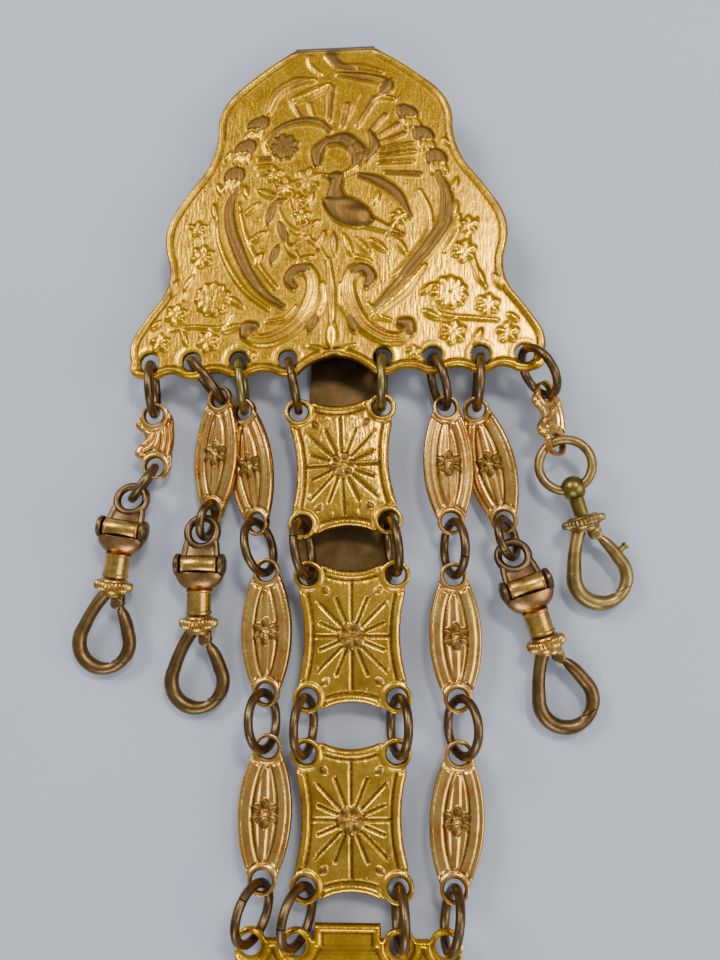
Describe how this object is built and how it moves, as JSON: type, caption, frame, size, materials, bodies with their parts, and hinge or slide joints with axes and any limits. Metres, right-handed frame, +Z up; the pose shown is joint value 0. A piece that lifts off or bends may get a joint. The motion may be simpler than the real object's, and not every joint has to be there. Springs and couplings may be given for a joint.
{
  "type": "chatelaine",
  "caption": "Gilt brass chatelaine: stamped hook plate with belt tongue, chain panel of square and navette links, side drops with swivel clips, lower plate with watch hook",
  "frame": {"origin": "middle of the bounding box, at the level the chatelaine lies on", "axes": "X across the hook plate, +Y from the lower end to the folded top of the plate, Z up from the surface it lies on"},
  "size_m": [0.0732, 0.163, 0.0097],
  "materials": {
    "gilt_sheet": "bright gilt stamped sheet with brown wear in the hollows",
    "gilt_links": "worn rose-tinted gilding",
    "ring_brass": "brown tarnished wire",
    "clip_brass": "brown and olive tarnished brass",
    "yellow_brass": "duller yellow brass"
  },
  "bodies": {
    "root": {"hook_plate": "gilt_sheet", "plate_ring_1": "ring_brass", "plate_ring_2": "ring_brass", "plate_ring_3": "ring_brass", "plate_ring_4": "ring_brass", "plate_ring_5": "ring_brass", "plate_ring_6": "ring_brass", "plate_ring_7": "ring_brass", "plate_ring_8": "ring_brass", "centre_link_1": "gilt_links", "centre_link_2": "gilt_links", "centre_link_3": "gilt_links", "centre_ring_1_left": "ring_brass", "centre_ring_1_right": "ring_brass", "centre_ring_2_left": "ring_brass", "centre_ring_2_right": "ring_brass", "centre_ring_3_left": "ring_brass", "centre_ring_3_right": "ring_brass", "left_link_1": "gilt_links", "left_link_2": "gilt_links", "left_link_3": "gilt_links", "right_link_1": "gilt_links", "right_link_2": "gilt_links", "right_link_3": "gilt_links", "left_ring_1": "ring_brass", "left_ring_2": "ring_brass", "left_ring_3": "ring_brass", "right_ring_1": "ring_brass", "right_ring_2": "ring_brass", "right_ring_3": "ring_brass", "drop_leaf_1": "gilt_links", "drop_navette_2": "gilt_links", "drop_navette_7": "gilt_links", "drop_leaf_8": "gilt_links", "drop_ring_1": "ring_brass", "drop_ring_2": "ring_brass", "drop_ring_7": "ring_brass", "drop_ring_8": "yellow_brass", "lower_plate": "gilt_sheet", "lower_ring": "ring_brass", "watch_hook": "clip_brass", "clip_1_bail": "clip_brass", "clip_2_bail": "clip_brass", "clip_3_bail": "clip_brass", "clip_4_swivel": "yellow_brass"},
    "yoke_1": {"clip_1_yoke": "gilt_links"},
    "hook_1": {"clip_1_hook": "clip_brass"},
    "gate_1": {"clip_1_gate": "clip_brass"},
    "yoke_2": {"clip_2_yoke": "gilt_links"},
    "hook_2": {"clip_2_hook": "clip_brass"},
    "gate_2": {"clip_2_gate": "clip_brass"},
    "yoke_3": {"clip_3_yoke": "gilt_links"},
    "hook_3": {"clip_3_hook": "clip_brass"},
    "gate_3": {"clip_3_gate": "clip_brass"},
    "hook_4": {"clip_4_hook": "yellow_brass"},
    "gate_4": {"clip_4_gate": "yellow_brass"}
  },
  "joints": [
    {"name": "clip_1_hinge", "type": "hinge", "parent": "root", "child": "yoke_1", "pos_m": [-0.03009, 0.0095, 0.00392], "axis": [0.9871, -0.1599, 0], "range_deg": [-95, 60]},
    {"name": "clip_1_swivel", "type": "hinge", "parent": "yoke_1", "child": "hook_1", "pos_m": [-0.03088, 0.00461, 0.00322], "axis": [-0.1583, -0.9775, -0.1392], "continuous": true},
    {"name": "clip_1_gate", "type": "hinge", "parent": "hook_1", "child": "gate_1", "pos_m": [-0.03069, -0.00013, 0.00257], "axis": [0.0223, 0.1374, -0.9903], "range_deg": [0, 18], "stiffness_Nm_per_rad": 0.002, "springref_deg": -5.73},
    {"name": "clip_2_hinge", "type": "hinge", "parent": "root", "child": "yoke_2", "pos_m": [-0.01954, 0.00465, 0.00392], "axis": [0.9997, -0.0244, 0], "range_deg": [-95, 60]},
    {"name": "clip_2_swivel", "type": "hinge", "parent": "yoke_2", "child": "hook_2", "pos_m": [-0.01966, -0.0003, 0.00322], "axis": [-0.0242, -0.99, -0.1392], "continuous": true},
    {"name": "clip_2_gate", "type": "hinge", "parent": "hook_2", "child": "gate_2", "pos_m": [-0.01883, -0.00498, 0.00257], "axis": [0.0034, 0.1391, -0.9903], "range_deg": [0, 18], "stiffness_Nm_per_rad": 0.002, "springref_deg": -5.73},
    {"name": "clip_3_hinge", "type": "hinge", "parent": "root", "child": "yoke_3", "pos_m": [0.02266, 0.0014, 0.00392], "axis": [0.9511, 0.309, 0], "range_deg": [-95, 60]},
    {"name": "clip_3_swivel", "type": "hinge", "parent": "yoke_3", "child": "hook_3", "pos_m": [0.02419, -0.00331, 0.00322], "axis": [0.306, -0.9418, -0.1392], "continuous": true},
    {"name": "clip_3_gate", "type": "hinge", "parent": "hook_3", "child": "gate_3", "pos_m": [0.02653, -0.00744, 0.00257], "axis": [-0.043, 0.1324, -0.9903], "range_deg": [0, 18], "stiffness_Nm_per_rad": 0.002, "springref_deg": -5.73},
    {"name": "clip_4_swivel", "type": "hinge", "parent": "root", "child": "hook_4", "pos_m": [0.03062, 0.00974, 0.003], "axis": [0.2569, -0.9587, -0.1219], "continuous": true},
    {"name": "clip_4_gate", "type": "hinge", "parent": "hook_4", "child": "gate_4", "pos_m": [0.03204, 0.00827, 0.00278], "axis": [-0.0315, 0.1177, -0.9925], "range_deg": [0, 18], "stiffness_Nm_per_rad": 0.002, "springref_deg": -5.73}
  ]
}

.....

Your task is to quote all of the data word for word.

**RESULT FOR THIS EXERCISE:**
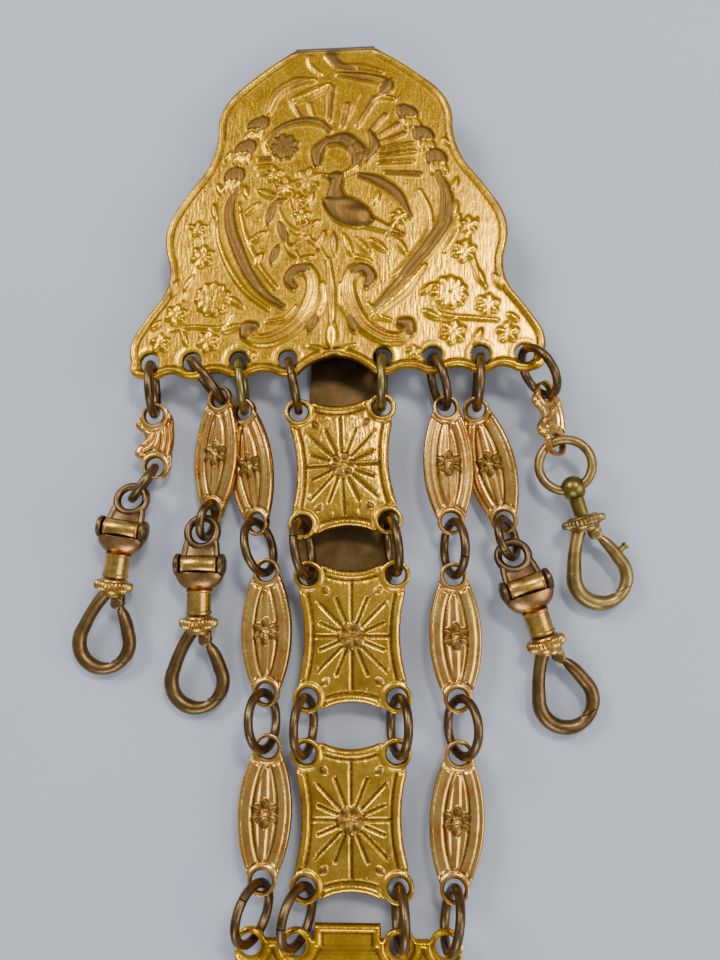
Describe how this object is built and how it moves, as JSON: type, caption, frame, size, materials, bodies with their parts, and hinge or slide joints with axes and any limits. Metres, right-handed frame, +Z up; the pose shown is joint value 0. A piece that lifts off or bends may get a joint. The motion may be simpler than the real object's, and not every joint has to be there. Springs and couplings may be given for a joint.
{
  "type": "chatelaine",
  "caption": "Gilt brass chatelaine: stamped hook plate with belt tongue, chain panel of square and navette links, side drops with swivel clips, lower plate with watch hook",
  "frame": {"origin": "middle of the bounding box, at the level the chatelaine lies on", "axes": "X across the hook plate, +Y from the lower end to the folded top of the plate, Z up from the surface it lies on"},
  "size_m": [0.0732, 0.163, 0.0097],
  "materials": {
    "gilt_sheet": "bright gilt stamped sheet with brown wear in the hollows",
    "gilt_links": "worn rose-tinted gilding",
    "ring_brass": "brown tarnished wire",
    "clip_brass": "brown and olive tarnished brass",
    "yellow_brass": "duller yellow brass"
  },
  "bodies": {
    "root": {"hook_plate": "gilt_sheet", "plate_ring_1": "ring_brass", "plate_ring_2": "ring_brass", "plate_ring_3": "ring_brass", "plate_ring_4": "ring_brass", "plate_ring_5": "ring_brass", "plate_ring_6": "ring_brass", "plate_ring_7": "ring_brass", "plate_ring_8": "ring_brass", "centre_link_1": "gilt_links", "centre_link_2": "gilt_links", "centre_link_3": "gilt_links", "centre_ring_1_left": "ring_brass", "centre_ring_1_right": "ring_brass", "centre_ring_2_left": "ring_brass", "centre_ring_2_right": "ring_brass", "centre_ring_3_left": "ring_brass", "centre_ring_3_right": "ring_brass", "left_link_1": "gilt_links", "left_link_2": "gilt_links", "left_link_3": "gilt_links", "right_link_1": "gilt_links", "right_link_2": "gilt_links", "right_link_3": "gilt_links", "left_ring_1": "ring_brass", "left_ring_2": "ring_brass", "left_ring_3": "ring_brass", "right_ring_1": "ring_brass", "right_ring_2": "ring_brass", "right_ring_3": "ring_brass", "drop_leaf_1": "gilt_links", "drop_navette_2": "gilt_links", "drop_navette_7": "gilt_links", "drop_leaf_8": "gilt_links", "drop_ring_1": "ring_brass", "drop_ring_2": "ring_brass", "drop_ring_7": "ring_brass", "drop_ring_8": "yellow_brass", "lower_plate": "gilt_sheet", "lower_ring": "ring_brass", "watch_hook": "clip_brass", "clip_1_bail": "clip_brass", "clip_2_bail": "clip_brass", "clip_3_bail": "clip_brass", "clip_4_swivel": "yellow_brass"},
    "yoke_1": {"clip_1_yoke": "gilt_links"},
    "hook_1": {"clip_1_hook": "clip_brass"},
    "gate_1": {"clip_1_gate": "clip_brass"},
    "yoke_2": {"clip_2_yoke": "gilt_links"},
    "hook_2": {"clip_2_hook": "clip_brass"},
    "gate_2": {"clip_2_gate": "clip_brass"},
    "yoke_3": {"clip_3_yoke": "gilt_links"},
    "hook_3": {"clip_3_hook": "clip_brass"},
    "gate_3": {"clip_3_gate": "clip_brass"},
    "hook_4": {"clip_4_hook": "yellow_brass"},
    "gate_4": {"clip_4_gate": "yellow_brass"}
  },
  "joints": [
    {"name": "clip_1_hinge", "type": "hinge", "parent": "root", "child": "yoke_1", "pos_m": [-0.03009, 0.0095, 0.00392], "axis": [0.9871, -0.1599, 0], "range_deg": [-95, 60]},
    {"name": "clip_1_swivel", "type": "hinge", "parent": "yoke_1", "child": "hook_1", "pos_m": [-0.03088, 0.00461, 0.00322], "axis": [-0.1583, -0.9775, -0.1392], "continuous": true},
    {"name": "clip_1_gate", "type": "hinge", "parent": "hook_1", "child": "gate_1", "pos_m": [-0.03069, -0.00013, 0.00257], "axis": [0.0223, 0.1374, -0.9903], "range_deg": [0, 18], "stiffness_Nm_per_rad": 0.002, "springref_deg": -5.73},
    {"name": "clip_2_hinge", "type": "hinge", "parent": "root", "child": "yoke_2", "pos_m": [-0.01954, 0.00465, 0.00392], "axis": [0.9997, -0.0244, 0], "range_deg": [-95, 60]},
    {"name": "clip_2_swivel", "type": "hinge", "parent": "yoke_2", "child": "hook_2", "pos_m": [-0.01966, -0.0003, 0.00322], "axis": [-0.0242, -0.99, -0.1392], "continuous": true},
    {"name": "clip_2_gate", "type": "hinge", "parent": "hook_2", "child": "gate_2", "pos_m": [-0.01883, -0.00498, 0.00257], "axis": [0.0034, 0.1391, -0.9903], "range_deg": [0, 18], "stiffness_Nm_per_rad": 0.002, "springref_deg": -5.73},
    {"name": "clip_3_hinge", "type": "hinge", "parent": "root", "child": "yoke_3", "pos_m": [0.02266, 0.0014, 0.00392], "axis": [0.9511, 0.309, 0], "range_deg": [-95, 60]},
    {"name": "clip_3_swivel", "type": "hinge", "parent": "yoke_3", "child": "hook_3", "pos_m": [0.02419, -0.00331, 0.00322], "axis": [0.306, -0.9418, -0.1392], "continuous": true},
    {"name": "clip_3_gate", "type": "hinge", "parent": "hook_3", "child": "gate_3", "pos_m": [0.02653, -0.00744, 0.00257], "axis": [-0.043, 0.1324, -0.9903], "range_deg": [0, 18], "stiffness_Nm_per_rad": 0.002, "springref_deg": -5.73},
    {"name": "clip_4_swivel", "type": "hinge", "parent": "root", "child": "hook_4", "pos_m": [0.03062, 0.00974, 0.003], "axis": [0.2569, -0.9587, -0.1219], "continuous": true},
    {"name": "clip_4_gate", "type": "hinge", "parent": "hook_4", "child": "gate_4", "pos_m": [0.03204, 0.00827, 0.00278], "axis": [-0.0315, 0.1177, -0.9925], "range_deg": [0, 18], "stiffness_Nm_per_rad": 0.002, "springref_deg": -5.73}
  ]
}